*Stated problem:*
Output all of the records exactly as written.

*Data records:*
::::
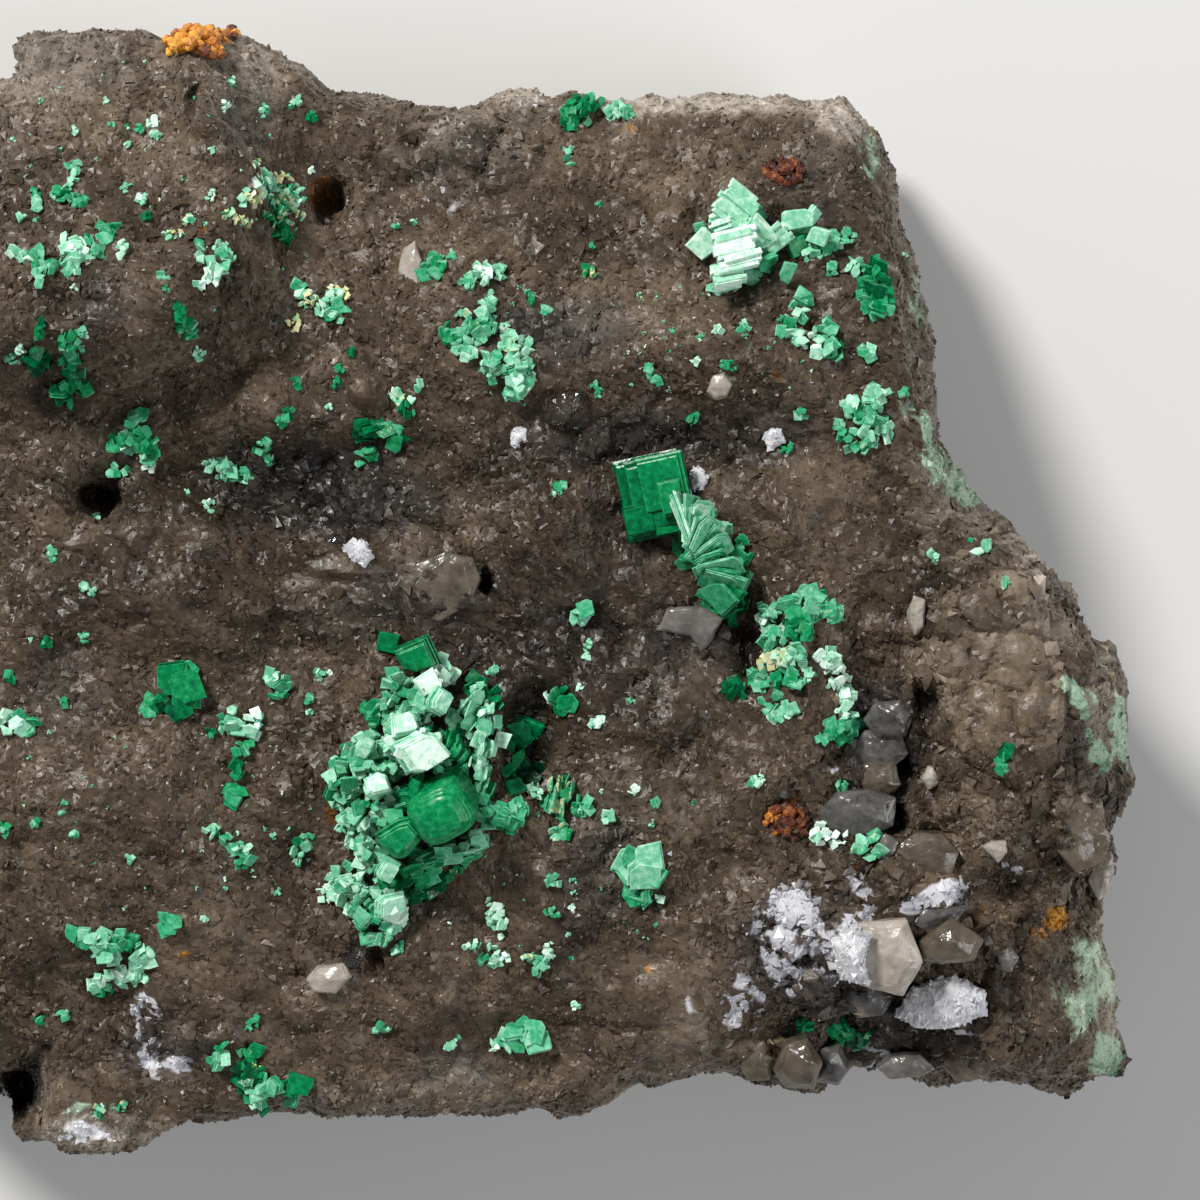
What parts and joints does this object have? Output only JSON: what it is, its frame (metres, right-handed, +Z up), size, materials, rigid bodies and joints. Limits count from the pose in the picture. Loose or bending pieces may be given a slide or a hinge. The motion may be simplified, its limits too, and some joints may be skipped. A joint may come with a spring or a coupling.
{
  "type": "torbernite specimen on quartz matrix",
  "caption": "Mineral specimen: green tabular torbernite clusters scattered over a grey-brown quartz druse with iron oxide crusts, lying flat on its broken back.",
  "frame": {"origin": "middle of the footprint, on the flat base that the specimen rests on", "axes": "+X along the specimen's longest side, +Y across it, +Z up out of the crystal druse"},
  "size_m": [0.0364, 0.0283, 0.0134],
  "materials": {
    "quartz_druse": "sugary grey-brown quartz, translucent and sparkling",
    "quartz_clear": "clear to smoky quartz crystal, vitreous",
    "quartz_frosted": "white quartz with a frosted, sparkling surface",
    "torbernite_emerald": "deep emerald green plates, vitreous",
    "torbernite_green": "mid green plates, vitreous to pearly",
    "torbernite_mint": "pale mint plates, pearly and partly dulled",
    "iron_oxide": "orange to brown-red crust, earthy"
  },
  "bodies": {
    "root": {"matrix": "quartz_druse", "torbernite_main_cluster": "torbernite_green", "torbernite_book_and_fan": "torbernite_emerald", "torbernite_crescent": "torbernite_green", "torbernite_mint_fan": "torbernite_mint", "torbernite_deep_tuft_right": "torbernite_emerald", "torbernite_star_right": "torbernite_green", "torbernite_bud_right": "torbernite_green", "torbernite_right_edge_tuft": "torbernite_green", "torbernite_top_edge_tuft": "torbernite_green", "torbernite_granular_trail": "torbernite_mint", "torbernite_crumb_upper": "torbernite_green", "torbernite_crusted_patch": "torbernite_mint", "torbernite_lobe_crust": "torbernite_mint", "torbernite_lobe_pale_chip": "torbernite_mint", "torbernite_lobe_left_chain": "torbernite_mint", "torbernite_lobe_left_spot": "torbernite_mint", "torbernite_lobe_middle_spot": "torbernite_green", "torbernite_lobe_foot": "torbernite_green", "torbernite_left_shade_tuft": "torbernite_emerald", "torbernite_left_star": "torbernite_green", "torbernite_left_saddle": "torbernite_green", "torbernite_platy_fan": "torbernite_emerald", "torbernite_groove_sprig": "torbernite_green", "torbernite_left_emerald": "torbernite_emerald", "torbernite_left_pair": "torbernite_mint", "torbernite_left_column": "torbernite_green", "torbernite_left_frame_chip": "torbernite_mint", "torbernite_lower_left_chips": "torbernite_green", "torbernite_main_side_chip": "torbernite_green", "torbernite_lower_left_single": "torbernite_green", "torbernite_lower_left_patch": "torbernite_green", "torbernite_bottom_edge_spray": "torbernite_emerald", "torbernite_tiny_square": "torbernite_emerald", "torbernite_triangle_plate": "torbernite_green", "torbernite_small_block": "torbernite_emerald", "torbernite_mixed_tuft": "torbernite_green", "torbernite_right_block": "torbernite_green", "torbernite_lower_middle_sprig": "torbernite_mint", "torbernite_lower_middle_pair": "torbernite_green", "torbernite_rim_chip": "torbernite_green", "torbernite_right_chip": "torbernite_emerald", "torbernite_pocket_pale_tuft": "torbernite_green", "torbernite_pocket_deep_tuft": "torbernite_emerald", "quartz_lens": "quartz_clear", "quartz_dark_pocket_crystal": "quartz_clear", "quartz_dark_point": "quartz_clear", "quartz_block_trio": "quartz_clear", "quartz_white_flake": "quartz_frosted", "quartz_pale_fragment": "quartz_clear", "quartz_grey_flake": "quartz_clear", "iron_oxide_top_lump": "iron_oxide", "iron_oxide_upper_crust": "iron_oxide", "iron_oxide_pocket_crust": "iron_oxide"}
  },
  "joints": []
}
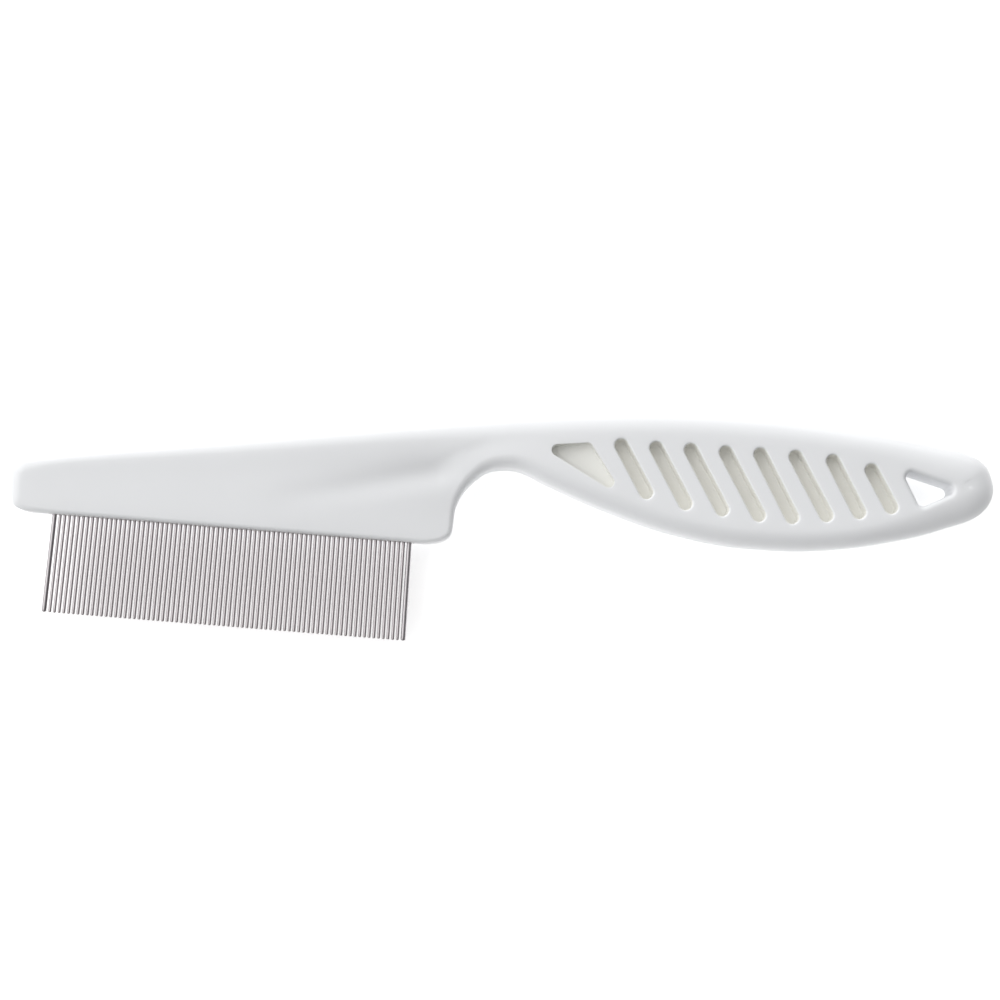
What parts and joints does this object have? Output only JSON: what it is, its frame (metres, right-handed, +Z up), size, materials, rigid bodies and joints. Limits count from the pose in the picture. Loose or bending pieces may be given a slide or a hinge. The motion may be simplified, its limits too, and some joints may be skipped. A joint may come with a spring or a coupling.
{
  "type": "flea comb",
  "caption": "Hand comb with a close row of round steel teeth under a tapered plastic head, a finger notch at the neck, and a slotted leaf-shaped grip with a hanging hole.",
  "frame": {"origin": "under the centre of the whole comb's box, on the plane that the comb lies on", "axes": "+X from the free end of the head to the end of the grip, along the row of teeth; -Y is the way the teeth point; +Z up through the broad face"},
  "size_m": [0.1684, 0.0434, 0.01],
  "materials": {
    "white_plastic": "semi-gloss moulded white plastic",
    "strip_plastic": "plain white plastic",
    "steel": "drawn and polished stainless wire"
  },
  "bodies": {
    "root": {"handle_body": "white_plastic", "tooth_bar": "strip_plastic", "tooth_pair_01": "steel", "tooth_pair_02": "steel", "tooth_pair_03": "steel", "tooth_pair_04": "steel", "tooth_pair_05": "steel", "tooth_pair_06": "steel", "tooth_pair_07": "steel", "tooth_pair_08": "steel", "tooth_pair_09": "steel", "tooth_pair_10": "steel", "tooth_pair_11": "steel", "tooth_pair_12": "steel", "tooth_pair_13": "steel", "tooth_pair_14": "steel", "tooth_pair_15": "steel", "tooth_pair_16": "steel", "tooth_pair_17": "steel", "tooth_pair_18": "steel", "tooth_pair_19": "steel", "tooth_pair_20": "steel", "tooth_pair_21": "steel", "tooth_pair_22": "steel", "tooth_pair_23": "steel", "tooth_pair_24": "steel", "tooth_pair_25": "steel", "tooth_pair_26": "steel", "tooth_pair_27": "steel", "tooth_pair_28": "steel", "tooth_pair_29": "steel", "tooth_pair_30": "steel", "tooth_pair_31": "steel", "tooth_pair_32": "steel", "tooth_pair_33": "steel", "tooth_pair_34": "steel", "tooth_pair_35": "steel", "tooth_pair_36": "steel", "tooth_pair_37": "steel", "tooth_middle": "steel", "tooth_end_left": "steel", "tooth_end_right": "steel"}
  },
  "joints": []
}
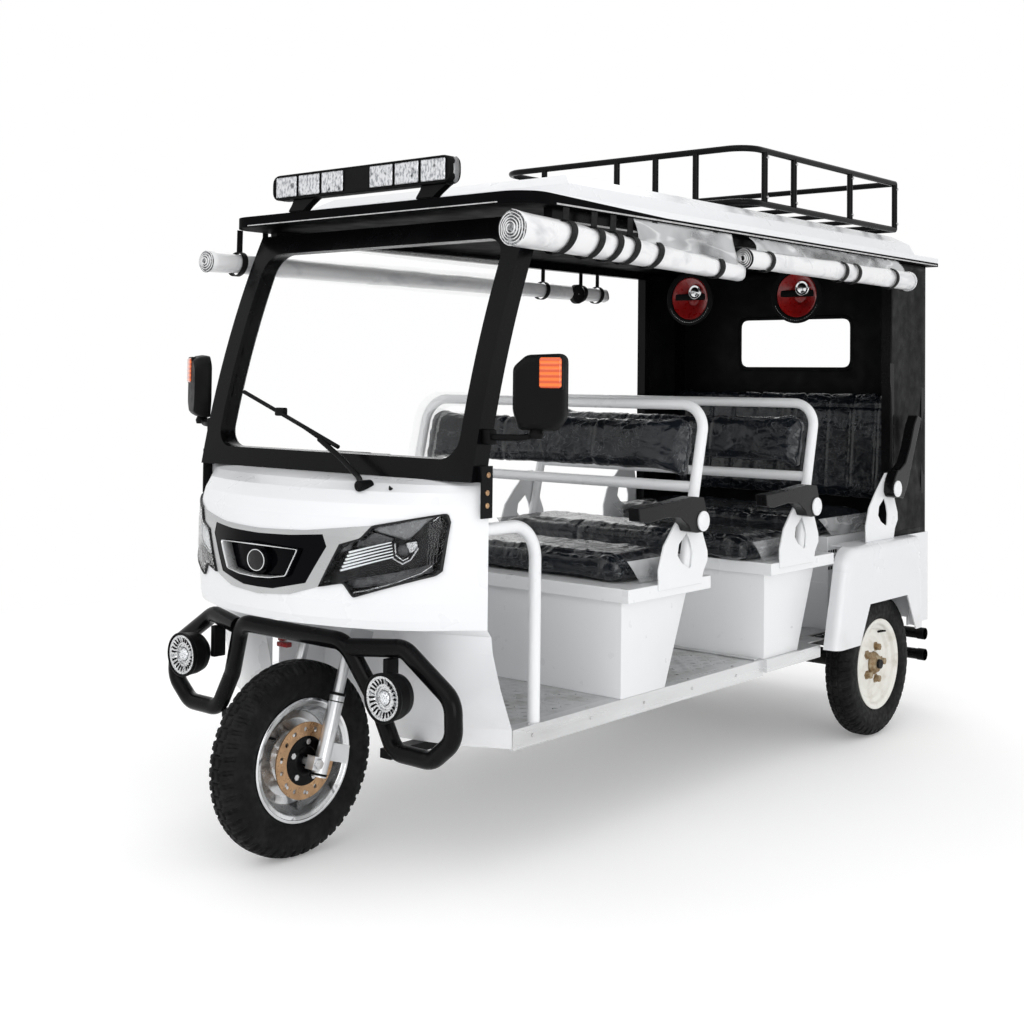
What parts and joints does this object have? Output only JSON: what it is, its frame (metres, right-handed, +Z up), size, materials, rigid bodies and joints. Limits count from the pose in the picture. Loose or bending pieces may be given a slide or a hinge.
::::
*Task response:*
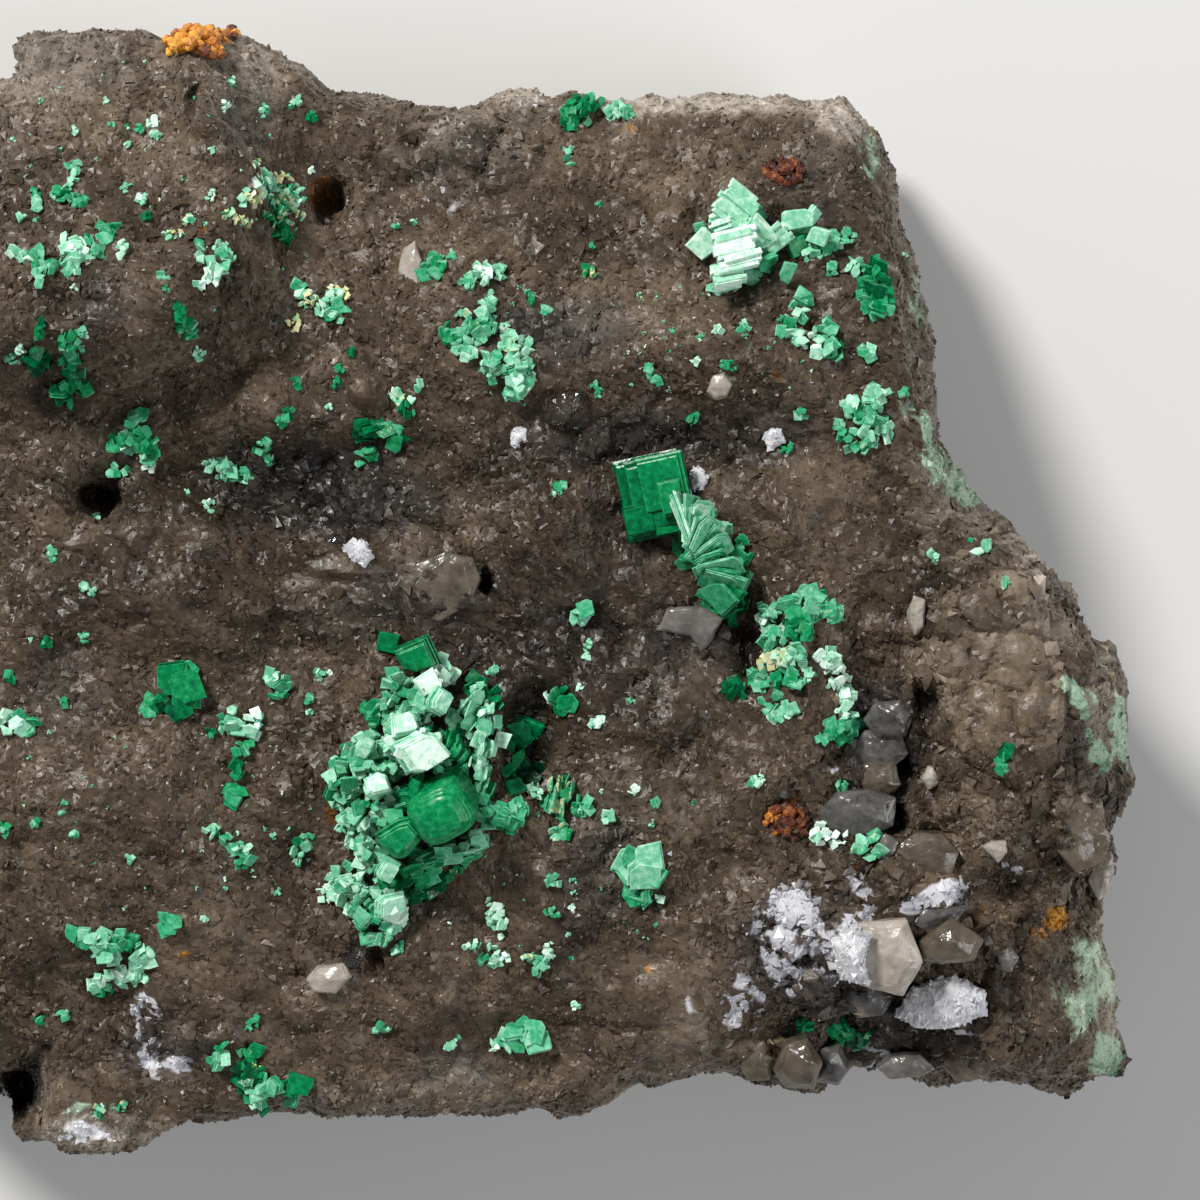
What parts and joints does this object have? Output only JSON: what it is, its frame (metres, right-handed, +Z up), size, materials, rigid bodies and joints. Limits count from the pose in the picture. Loose or bending pieces may be given a slide or a hinge. The motion may be simplified, its limits too, and some joints may be skipped. A joint may come with a spring or a coupling.
{
  "type": "torbernite specimen on quartz matrix",
  "caption": "Mineral specimen: green tabular torbernite clusters scattered over a grey-brown quartz druse with iron oxide crusts, lying flat on its broken back.",
  "frame": {"origin": "middle of the footprint, on the flat base that the specimen rests on", "axes": "+X along the specimen's longest side, +Y across it, +Z up out of the crystal druse"},
  "size_m": [0.0364, 0.0283, 0.0134],
  "materials": {
    "quartz_druse": "sugary grey-brown quartz, translucent and sparkling",
    "quartz_clear": "clear to smoky quartz crystal, vitreous",
    "quartz_frosted": "white quartz with a frosted, sparkling surface",
    "torbernite_emerald": "deep emerald green plates, vitreous",
    "torbernite_green": "mid green plates, vitreous to pearly",
    "torbernite_mint": "pale mint plates, pearly and partly dulled",
    "iron_oxide": "orange to brown-red crust, earthy"
  },
  "bodies": {
    "root": {"matrix": "quartz_druse", "torbernite_main_cluster": "torbernite_green", "torbernite_book_and_fan": "torbernite_emerald", "torbernite_crescent": "torbernite_green", "torbernite_mint_fan": "torbernite_mint", "torbernite_deep_tuft_right": "torbernite_emerald", "torbernite_star_right": "torbernite_green", "torbernite_bud_right": "torbernite_green", "torbernite_right_edge_tuft": "torbernite_green", "torbernite_top_edge_tuft": "torbernite_green", "torbernite_granular_trail": "torbernite_mint", "torbernite_crumb_upper": "torbernite_green", "torbernite_crusted_patch": "torbernite_mint", "torbernite_lobe_crust": "torbernite_mint", "torbernite_lobe_pale_chip": "torbernite_mint", "torbernite_lobe_left_chain": "torbernite_mint", "torbernite_lobe_left_spot": "torbernite_mint", "torbernite_lobe_middle_spot": "torbernite_green", "torbernite_lobe_foot": "torbernite_green", "torbernite_left_shade_tuft": "torbernite_emerald", "torbernite_left_star": "torbernite_green", "torbernite_left_saddle": "torbernite_green", "torbernite_platy_fan": "torbernite_emerald", "torbernite_groove_sprig": "torbernite_green", "torbernite_left_emerald": "torbernite_emerald", "torbernite_left_pair": "torbernite_mint", "torbernite_left_column": "torbernite_green", "torbernite_left_frame_chip": "torbernite_mint", "torbernite_lower_left_chips": "torbernite_green", "torbernite_main_side_chip": "torbernite_green", "torbernite_lower_left_single": "torbernite_green", "torbernite_lower_left_patch": "torbernite_green", "torbernite_bottom_edge_spray": "torbernite_emerald", "torbernite_tiny_square": "torbernite_emerald", "torbernite_triangle_plate": "torbernite_green", "torbernite_small_block": "torbernite_emerald", "torbernite_mixed_tuft": "torbernite_green", "torbernite_right_block": "torbernite_green", "torbernite_lower_middle_sprig": "torbernite_mint", "torbernite_lower_middle_pair": "torbernite_green", "torbernite_rim_chip": "torbernite_green", "torbernite_right_chip": "torbernite_emerald", "torbernite_pocket_pale_tuft": "torbernite_green", "torbernite_pocket_deep_tuft": "torbernite_emerald", "quartz_lens": "quartz_clear", "quartz_dark_pocket_crystal": "quartz_clear", "quartz_dark_point": "quartz_clear", "quartz_block_trio": "quartz_clear", "quartz_white_flake": "quartz_frosted", "quartz_pale_fragment": "quartz_clear", "quartz_grey_flake": "quartz_clear", "iron_oxide_top_lump": "iron_oxide", "iron_oxide_upper_crust": "iron_oxide", "iron_oxide_pocket_crust": "iron_oxide"}
  },
  "joints": []
}
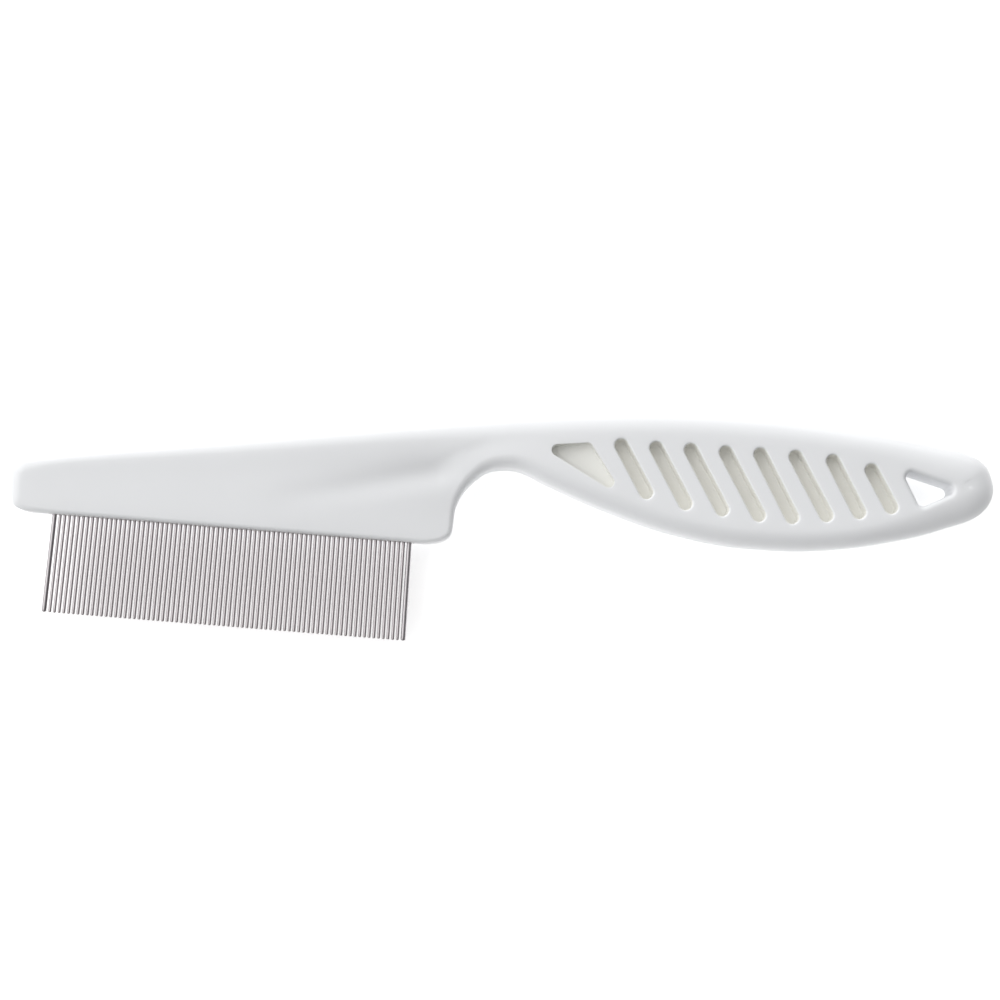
What parts and joints does this object have? Output only JSON: what it is, its frame (metres, right-handed, +Z up), size, materials, rigid bodies and joints. Limits count from the pose in the picture. Loose or bending pieces may be given a slide or a hinge. The motion may be simplified, its limits too, and some joints may be skipped. A joint may come with a spring or a coupling.
{
  "type": "flea comb",
  "caption": "Hand comb with a close row of round steel teeth under a tapered plastic head, a finger notch at the neck, and a slotted leaf-shaped grip with a hanging hole.",
  "frame": {"origin": "under the centre of the whole comb's box, on the plane that the comb lies on", "axes": "+X from the free end of the head to the end of the grip, along the row of teeth; -Y is the way the teeth point; +Z up through the broad face"},
  "size_m": [0.1684, 0.0434, 0.01],
  "materials": {
    "white_plastic": "semi-gloss moulded white plastic",
    "strip_plastic": "plain white plastic",
    "steel": "drawn and polished stainless wire"
  },
  "bodies": {
    "root": {"handle_body": "white_plastic", "tooth_bar": "strip_plastic", "tooth_pair_01": "steel", "tooth_pair_02": "steel", "tooth_pair_03": "steel", "tooth_pair_04": "steel", "tooth_pair_05": "steel", "tooth_pair_06": "steel", "tooth_pair_07": "steel", "tooth_pair_08": "steel", "tooth_pair_09": "steel", "tooth_pair_10": "steel", "tooth_pair_11": "steel", "tooth_pair_12": "steel", "tooth_pair_13": "steel", "tooth_pair_14": "steel", "tooth_pair_15": "steel", "tooth_pair_16": "steel", "tooth_pair_17": "steel", "tooth_pair_18": "steel", "tooth_pair_19": "steel", "tooth_pair_20": "steel", "tooth_pair_21": "steel", "tooth_pair_22": "steel", "tooth_pair_23": "steel", "tooth_pair_24": "steel", "tooth_pair_25": "steel", "tooth_pair_26": "steel", "tooth_pair_27": "steel", "tooth_pair_28": "steel", "tooth_pair_29": "steel", "tooth_pair_30": "steel", "tooth_pair_31": "steel", "tooth_pair_32": "steel", "tooth_pair_33": "steel", "tooth_pair_34": "steel", "tooth_pair_35": "steel", "tooth_pair_36": "steel", "tooth_pair_37": "steel", "tooth_middle": "steel", "tooth_end_left": "steel", "tooth_end_right": "steel"}
  },
  "joints": []
}
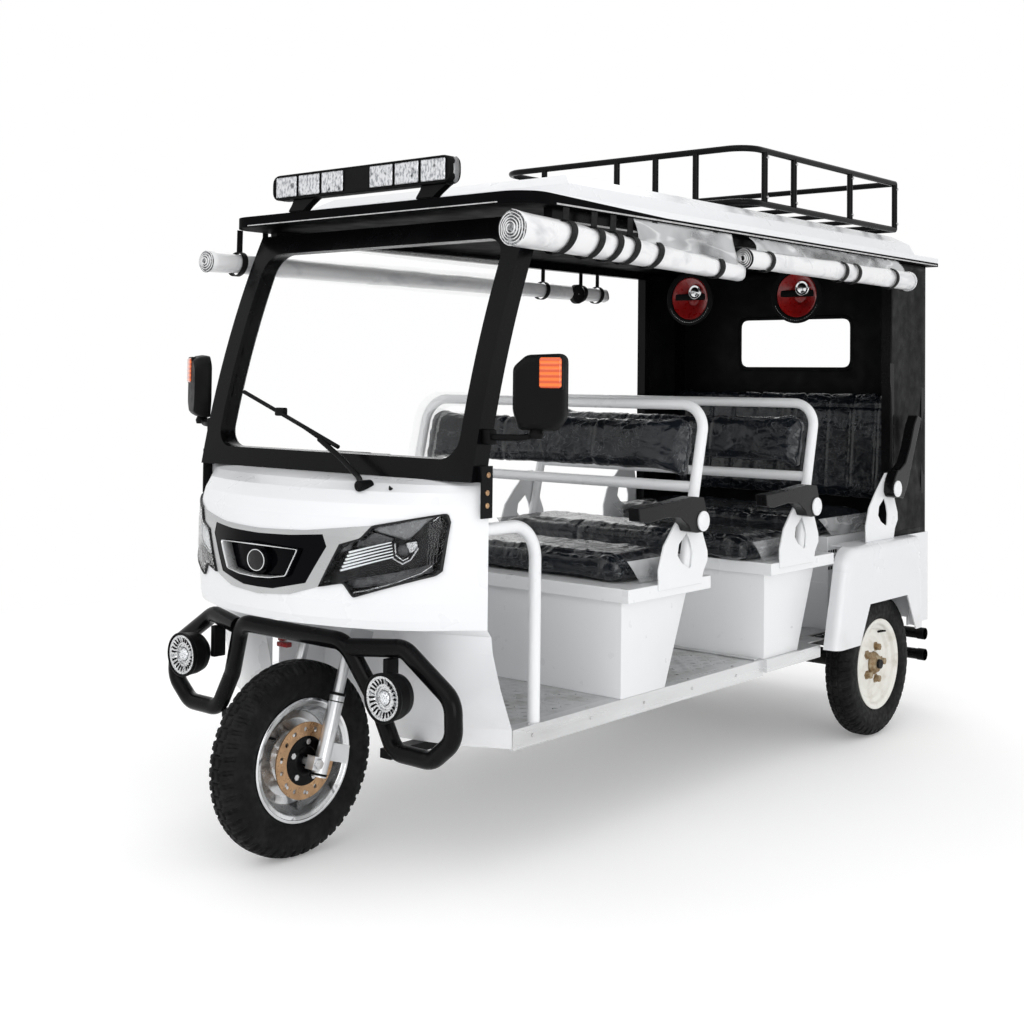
What parts and joints does this object have? Output only JSON: what it is, its frame (metres, right-handed, +Z up), size, materials, rigid bodies and joints. Limits count from the pose in the picture. Loose or bending pieces may be given a slide or a hinge.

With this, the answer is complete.